When y = O(\epsilon) and Y = O(1) we have

\begin{aligned}\not{{\epsilon}} \frac{d^2 u}{\not{{\epsilon}} \epsilon dY^2} + \frac{1}{{\epsilon}} \frac{du}{dY} = 1\end{aligned} \hspace{\stretch{1}}(2.35)

or

\begin{aligned}\frac{d^2 u}{dY^2} + \frac{du}{dY} = \epsilon.\end{aligned} \hspace{\stretch{1}}(2.36)

This puts the LDE into a non ill conditioned form, and allows us to let \epsilon \rightarrow 0. We have approximately

\begin{aligned}\frac{d^2 u}{dY^2} + \frac{du}{dY} = 0.\end{aligned} \hspace{\stretch{1}}(2.37)

We’ve solved this in our exact solution work above (in a slightly more general form), and thus in this case we have just

\begin{aligned}u = A + B e^{-Y}\end{aligned} \hspace{\stretch{1}}(2.38)

at Y = 0 we have

\begin{aligned}u = A + B = 0.\end{aligned} \hspace{\stretch{1}}(2.39)

so that

\begin{aligned}B = -A.\end{aligned} \hspace{\stretch{1}}(2.40)

and we find for the inner region

\begin{aligned}u = A (1 - e^{-Y}) = A( 1 - e^{-y/\epsilon} ) \sim 1 - e^{-y/\epsilon}.\end{aligned} \hspace{\stretch{1}}(2.41)
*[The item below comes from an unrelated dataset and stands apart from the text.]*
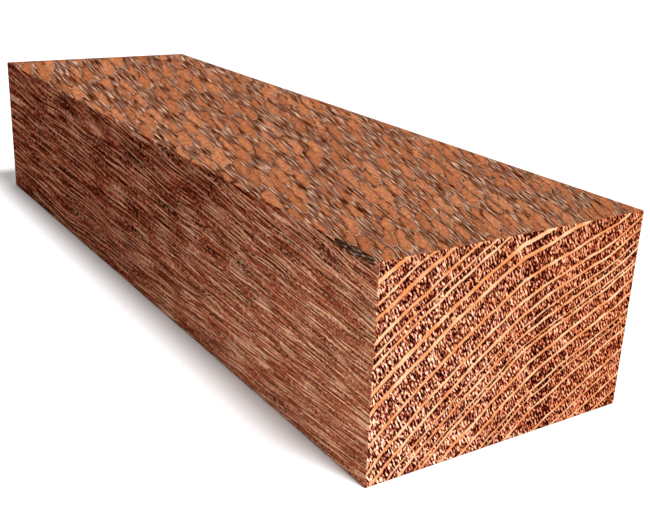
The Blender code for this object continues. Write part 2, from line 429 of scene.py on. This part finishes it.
def end_grain():
    """Leopardwood cut across the grain by a saw and left rough. The rays are cut across
    as hard orange bands with pale cores, and between them pores and soft tissue stand
    as short dark and cream strokes at right angles to the rays."""
    material, tree = new_material("leopardwood_sawn_end_grain")
    point = add(tree, "ShaderNodeTexCoord", out=3)
    place = add(tree, "ShaderNodeAttribute", attribute_name=RAY_ATTRIBUTE, out=1)
    past = add(tree, "ShaderNodeSeparateXYZ", {0: place}, out=0)
    height = add(tree, "ShaderNodeSeparateXYZ", {0: place}, out=1)
    gap = 9.0
    for ray_height, breadth in RAYS:
        off = add(tree, "ShaderNodeMath", {0: height, 1: ray_height}, operation="SUBTRACT")
        off = add(tree, "ShaderNodeMath", {0: off}, operation="ABSOLUTE")
        off = add(tree, "ShaderNodeMath", {0: off, 1: breadth / 2}, operation="SUBTRACT")
        gap = add(tree, "ShaderNodeMath", {0: off, 1: gap}, operation="MINIMUM")
    uneven = stroke_noise(tree, point, 0.5, 0.5, shift=3.0)
    uneven = add(tree, "ShaderNodeMapRange", {0: uneven, 3: -0.14, 4: 0.14})
    gap = add(tree, "ShaderNodeMath", {0: gap, 1: uneven}, operation="ADD")
    rays = add(tree, "ShaderNodeMapRange", {0: gap, 1: 0.10, 2: -0.07}, interpolation_type="SMOOTHSTEP")
    pale = stroke_noise(tree, point, 2.5, 1.6, shift=5.0)
    core = add(tree, "ShaderNodeMapRange", {0: pale, 1: 0.38, 2: 0.64, 3: 0.0, 4: 0.9})

    # Pores are 0.1 mm broad in the wood and are drawn at 0.17 mm, or they wouldn't show.
    fine = stroke_noise(tree, point, 0.17, 0.46)
    clumps = stroke_noise(tree, point, 0.9, 0.9, 2.0, shift=1.0)
    # Bands of soft tissue stand between the rays like the rungs of a ladder, BAR_PITCH
    # apart. A wave has a period of 0.314 over its scale.
    across_bars = add(tree, "ShaderNodeMapping",
                      {"Vector": point, "Rotation": (0, STROKE_TURN, 0), "Scale": (MM, MM, MM)},
                      vector_type="TEXTURE")
    bars = add(tree, "ShaderNodeTexWave",
               {"Vector": across_bars, "Scale": 0.314 / BAR_PITCH, "Distortion": 2.2, "Detail": 2.0,
                "Detail Scale": 1.6}, out=1, wave_type="BANDS", bands_direction="X")
    pore_block = add(tree, "ShaderNodeMapRange", {0: past, 1: 0.4, 2: 1.0}, interpolation_type="SMOOTHSTEP")
    block_end = add(tree, "ShaderNodeMapRange", {0: past, 1: 4.4, 2: 3.0}, interpolation_type="SMOOTHSTEP")
    pore_block = add(tree, "ShaderNodeMath", {0: pore_block, 1: block_end}, operation="MULTIPLY")
    level = add(tree, "ShaderNodeMath", {0: clumps, 1: 0.22, 2: fine}, operation="MULTIPLY_ADD")
    level = add(tree, "ShaderNodeMath", {0: bars, 1: 0.10, 2: level}, operation="MULTIPLY_ADD")
    level = add(tree, "ShaderNodeMath", {0: pore_block, 1: -0.05, 2: level}, operation="MULTIPLY_ADD")
    beside_ray = add(tree, "ShaderNodeMapRange", {0: gap, 1: 0.35, 2: 0.15, 3: 0.19, 4: 0.23})
    level = add(tree, "ShaderNodeMath", {0: level, 1: beside_ray}, operation="SUBTRACT")
    tissue = add(tree, "ShaderNodeValToRGB", {0: level}, stops=(
        (0.35, "#1C0406"), (0.43, "#602014"), (0.50, "#A45234"), (0.57, "#D6885F"), (0.69, "#FACCA8")))
    tissue = tinted(tree, tissue, stroke_noise(tree, point, 0.5, 0.7, 2.0, shift=8.0, out=1), 0.26)

    # The tissue is more orange to the right, and paler and pinker towards the lower left.
    from_left = add(tree, "ShaderNodeSeparateXYZ", {0: point}, out=0)
    from_left = add(tree, "ShaderNodeMapRange", {0: from_left, 1: LOW.x, 2: HIGH.x})
    from_top = add(tree, "ShaderNodeSeparateXYZ", {0: point}, out=2)
    from_top = add(tree, "ShaderNodeMapRange", {0: from_top, 1: HIGH.z, 2: LOW.z})
    corner = add(tree, "ShaderNodeMapRange", {0: from_left, 1: 0.7, 2: 0.0})
    corner = add(tree, "ShaderNodeMath", {0: corner, 1: from_top}, operation="MULTIPLY")
    gain = add(tree, "ShaderNodeVectorMath",
               {0: from_left, 1: (-0.03, -0.32, -0.52), 2: (1.0, 1.12, 1.20)}, operation="MULTIPLY_ADD")
    gain = add(tree, "ShaderNodeVectorMath",
               {0: corner, 1: (0.28, 0.54, 0.80), 2: gain}, operation="MULTIPLY_ADD")
    tissue = add(tree, "ShaderNodeVectorMath", {0: tissue, 1: gain}, operation="MULTIPLY")
    tissue = add(tree, "ShaderNodeVectorMath", {0: tissue, 1: (1, 1, 1)}, operation="MINIMUM")
    ray = blend(tree, core, linear("#DC8C56"), linear("#F6C498"))
    colour = blend(tree, rays, tissue, ray)
    finish_material(tree, colour, SAWN_ROUGHNESS, fine, SAWN_BUMP)
    return material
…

Taking these independent solutions for the inner and outer regions and putting them together into a coherent form (called matched asymptotic expansion) is a rich and tricky field. For info on that we’ve been referred to [1].

References

[1] EJ Hinch. Perturbation methods, volume 6. Cambridge Univ Pr, 1991.